To prevent large transient currents from travelling across such a ground plane from high frequency digital switching activity, board designers divide the plane into a digital and an analogue portion. These separate planes can be connected using Schottky diodes or other high impedance methods to prevent transient voltage building up while simultaneously blocking current spikes from crossing between them.
EDA and PCB companies can both provide additional expertise, and there are continual efforts to develop improved dielectric materials for board layers that are superior insulators while still being cost effective and manufacturable.
A broader design view
Figure 4: A comprehensive methodology for chip/package/PCB co-design (Source – Socionext)
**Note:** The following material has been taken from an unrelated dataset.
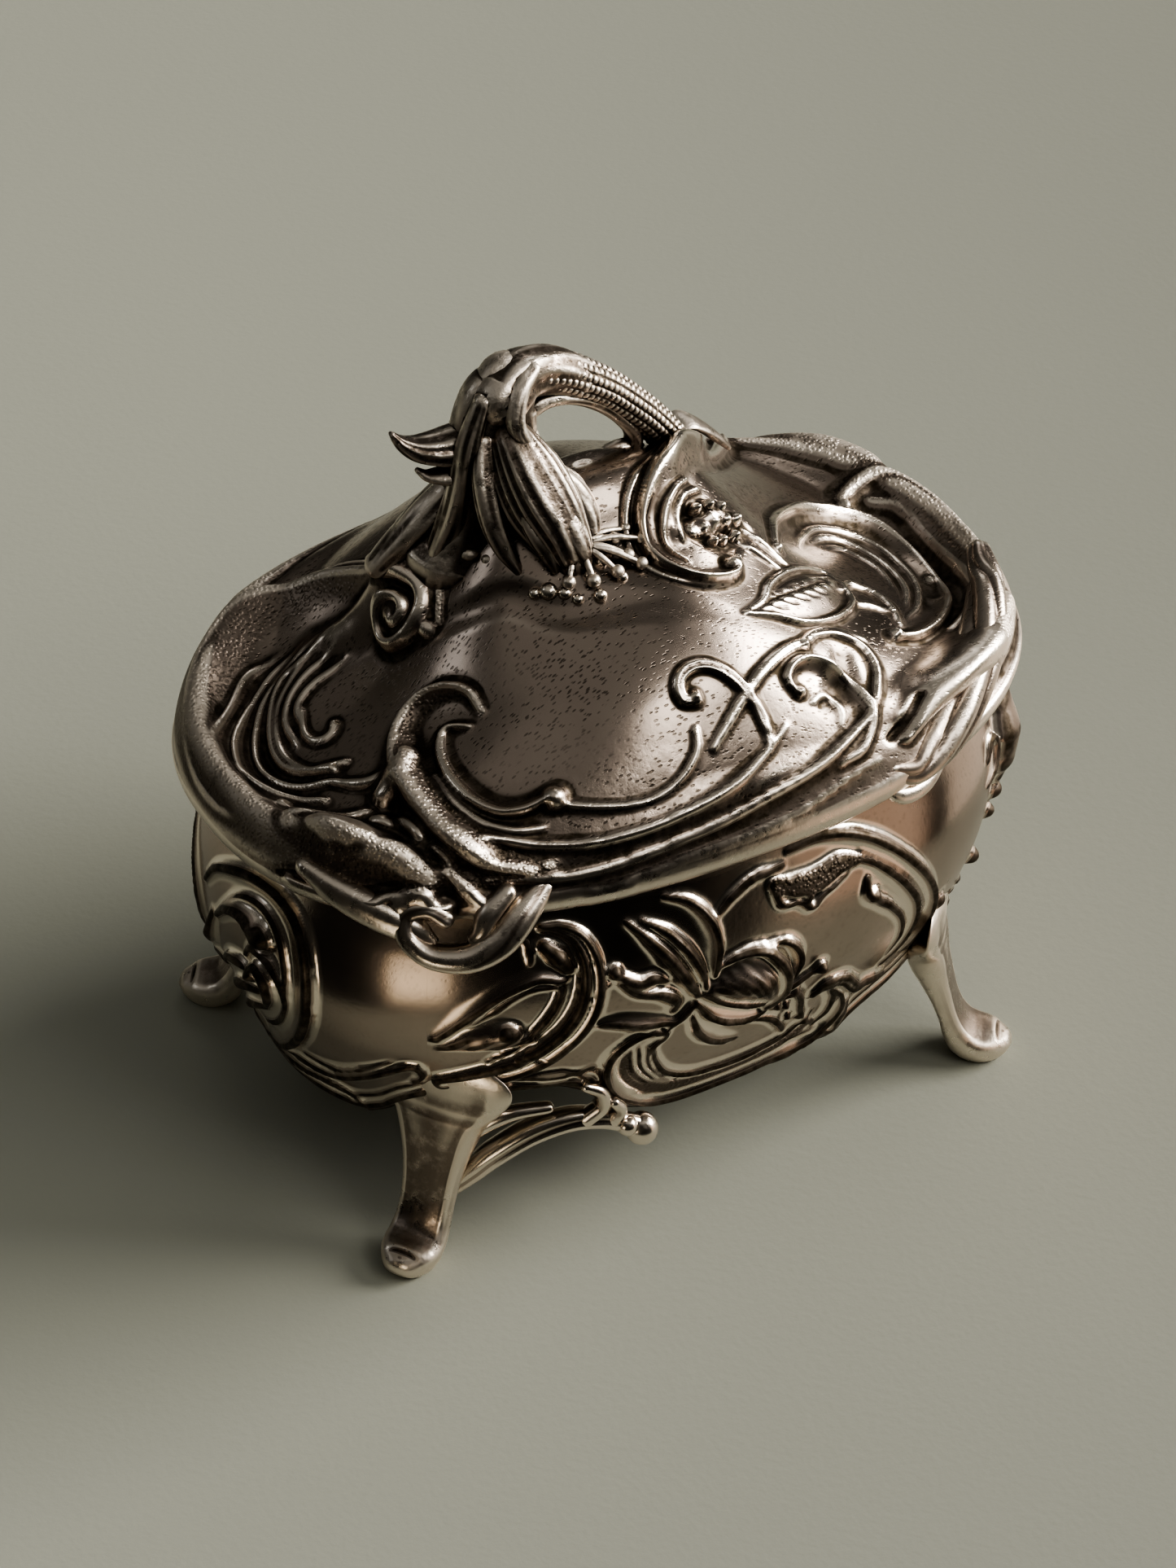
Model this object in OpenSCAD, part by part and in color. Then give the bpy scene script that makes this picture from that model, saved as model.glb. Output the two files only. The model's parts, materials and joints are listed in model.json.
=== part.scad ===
// Oval cast-metal trinket casket with a domed hinged lid, four cabriole legs
// and a flower-and-stem loop handle. Millimetres, +Z up, origin on the
// resting plane below the middle of the case. The front faces -Y.

/* [Case] */
// Length of the case at its widest, along X
case_len = 144; // [138:1:148]
// Depth of the case at its widest, along Y
case_dep = 98; // [94:1:100]
// Height of the case's top edge above the table
case_top = 76; // [74:1:78]
// Thickness of the cast walls
wall_t = 1.6; // [1.2:0.1:2.0]
// Squareness of the oval plan, where 2 is an ellipse
oval_n = 2.3; // [2.1:0.1:2.6]
// Polar angle of the four soldered corner seams
corner_deg = 34; // [32:1:36]

/* [Apron] */
// Height of the lowest point of the front and back aprons
apron_long_z = 20; // [18:0.5:24]
// Height of the lowest point of the end aprons
apron_end_z = 20.6; // [18:0.5:24]

/* [Lid] */
// Length of the lid over its rim
lid_len = 155; // [152:1:157]
// Depth of the lid over its rim
lid_dep = 102; // [100:0.5:103]
// Height of the crest of the dome
crest_z = 128; // [124:1:130]
// Thickness of the lid casting
lid_t = 2.0; // [1.6:0.1:2.4]
// Running gap between the lid and the case
lid_gap = 0.3; // [0.2:0.05:0.5]

/* [Handle] */
// Distance of the handle's loop behind the middle of the case
handle_y = 7; // [6:0.5:8]

/* [Hinge] */
// Width of the hinge over its knuckles
hinge_w = 34; // [30:1:38]
// Radius of the hinge pin
pin_r = 0.8; // [0.7:0.05:0.9]
// Outer radius of the knuckles
knuckle_r = 1.9; // [1.8:0.05:1.95]

/* [Lining] */
// Thickness of the satin lining on the walls and in the lid
lining_t = 0.9; // [0.6:0.1:1.2]
// Thickness of the padded floor
pad_t = 3.2; // [2:0.2:5]

/* [Hidden] */

plate_colour = [0.50, 0.46, 0.43];
brass_colour = [0.62, 0.50, 0.30];
satin_colour = [0.72, 0.62, 0.55];

// Side profile of the case: height, then share of the widest oval.
case_swell = [
  [18, 0.868], [22, 0.885], [26, 0.905], [30, 0.93], [35, 0.962], [40, 0.985],
  [46, 0.998], [53, 1], [60, 1], [66, 0.995], [71, 0.983], [78, 0.96]
];
case_steps = 9;

// Lower edge of the aprons: place from one corner at -1 to the other at 1,
// then height above the lowest point.
apron_long = [
  [-1, 14], [-0.86, 13], [-0.74, 14.4], [-0.6, 14.4], [-0.52, 12], [-0.45, 7.5],
  [-0.36, 2.8], [-0.26, 1], [-0.12, 0.2], [0.1, 0.4], [0.3, 1.4], [0.42, 1.2], [0.5, 0],
  [0.56, 2.4], [0.66, 4.2], [0.76, 5.2], [0.88, 9], [1, 14]
];
apron_end = [
  [-1, 13], [-0.84, 9], [-0.7, 4], [-0.58, 1.6], [-0.4, 0.9], [0, 0],
  [0.4, 0.9], [0.58, 1.6], [0.7, 4], [0.84, 9], [1, 13]
];
wall_steps_long = 32;
wall_steps_end = 20;

// Fall of the dome from its crest to its rim: share of the way out, share of
// the height. The long sides bulge and the ends are hollow.
dome_side = [
  [0, 0], [0.08, 0.02], [0.14, 0.075], [0.2, 0.15], [0.27, 0.2], [0.35, 0.225],
  [0.48, 0.27], [0.6, 0.335], [0.7, 0.415], [0.8, 0.53], [0.88, 0.635],
  [0.94, 0.74], [0.98, 0.84], [1, 0.905]
];
dome_end = [
  [0, 0], [0.08, 0.02], [0.16, 0.055], [0.25, 0.13], [0.33, 0.26], [0.4, 0.39],
  [0.48, 0.53], [0.56, 0.64], [0.65, 0.72], [0.75, 0.785], [0.85, 0.84],
  [0.93, 0.88], [1, 0.915]
];
dome_shares = [0.08, 0.14, 0.2, 0.27, 0.34, 0.42, 0.52, 0.62, 0.72, 0.8, 0.87, 0.93, 0.97, 1];
dome_segments = 60;
crest_x = -4;
crest_y = 2;
skirt_z = case_top + lid_gap;
skirt_proud = 0.4;
inner_share = 0.94;

// The dome stands a little fuller at its back right shoulder.
shoulder_at = [33, 18];
shoulder_rise = 3.2;
shoulder_spread = 15;

floor_z = 39;
floor_t = 1.2;
floor_top = floor_z + floor_t;

hinge_y = case_dep / 2 + 2;
hinge_z = case_top - 0.4;
leaf_t = 1.2;
knuckle_gap = 0.3;
knuckles = 5;
knuckle_pitch = hinge_w / knuckles;
bore_r = pin_r + 0.05;

// ---- Oval and profile functions ----

function oval_r(a, b, p) =
  pow(pow(abs(cos(p)) / a, oval_n) + pow(abs(sin(p)) / b, oval_n), -1 / oval_n);

function case_r(p, z) =
  let(f = lookup(z, case_swell)) oval_r(case_len / 2 * f, case_dep / 2 * f, p);

function case_point(p, z, inset) =
  let(r = case_r(p, z) - inset) [r * cos(p), r * sin(p), z];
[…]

Arising from the view that IP integration problems are due to design methods which do not treat chip, package and PCB design as a whole, the concept of a power distribution network (PDN) has arisen.
Using the generic formula ‘Z = delta V (power supply noise)/I’, the Z parameter can be estimated from the transistor current draw I, which is assumed to be a constant. This serves as an upper limit for all three levels of the system across the full range of operating frequency.
Z will vary based on individual resistance, inductance, capacitance (RLC) and operating frequency. The upper limit will be dominated by resistance and inductance and the lower by capacitance at any given resonant frequency. What the RLC values are at each level will depend on that level’s ground plane, use and dimensions of bulk or de‑coupling capacitors, pins, traces.
The commonalities in EMI sources produce universal problems. For example, current return paths with discontinuities are a common source of EMI. These are managed with de‑coupling caps, although insulating materials composed of thin or high permittivity dielectrics are also used.
TSVs and through mould vias (TMVs) in packaging have become a potential source of crosstalk at all three levels.
Proper spacing, scattering ground vias between signal vias, differential signalling and shortest distance to ground references are all used to mitigate the problem. Heavy use of de‑coupling caps will affect floor planning, layout and design choices and cost. Current changes from inductive parasitics will be dependent on current draw at the chip level and can instigate more current draw from an on-chip voltage regulator. This is highly undesirable, as on‑chip regulators are a source of parasitic capacitance. In this case, de‑coupling caps serve as ‘rechargeable batteries’ that even out current flows.
Convergence
In order to properly integrate system IP in silicon, chip developers must, in effect, become system developers.
This is turning into a requirement for chip design teams to expand their skills in order to encompass co-development at the chip, package and board level during the full modelling, design, simulation and verification cycle.
An essential addition to a co‑design work flow (Figure 4) would be to incorporate prototyping of each level of abstraction, including trial layouts, physical prototyping to low or zero levels of abstraction as logic design is completed. By engaging in co‑design between all three levels dynamically from the outset, IP integration issues can be addressed by cycles of planning and optimisation before final tape‑out.
Regardless of the effectiveness of an EDA tool or design flow, it is clear that it is no longer sufficient to design a chip and integrate its digital and analogue IP, then optimise die placement in a chosen package and in turn optimise its placement on a multi‑layer PCB. Engaging each level independently will lead to significant cost over-runs, delays and re-engineering.
The integration of semiconductor digital and analogue IP can only be timely and efficient when the chip design team accounts for the ‘vertical’ dimension of the SoC and includes detailed packaging and PCB parameters in design, simulation and verification flows, treating the three levels as one system.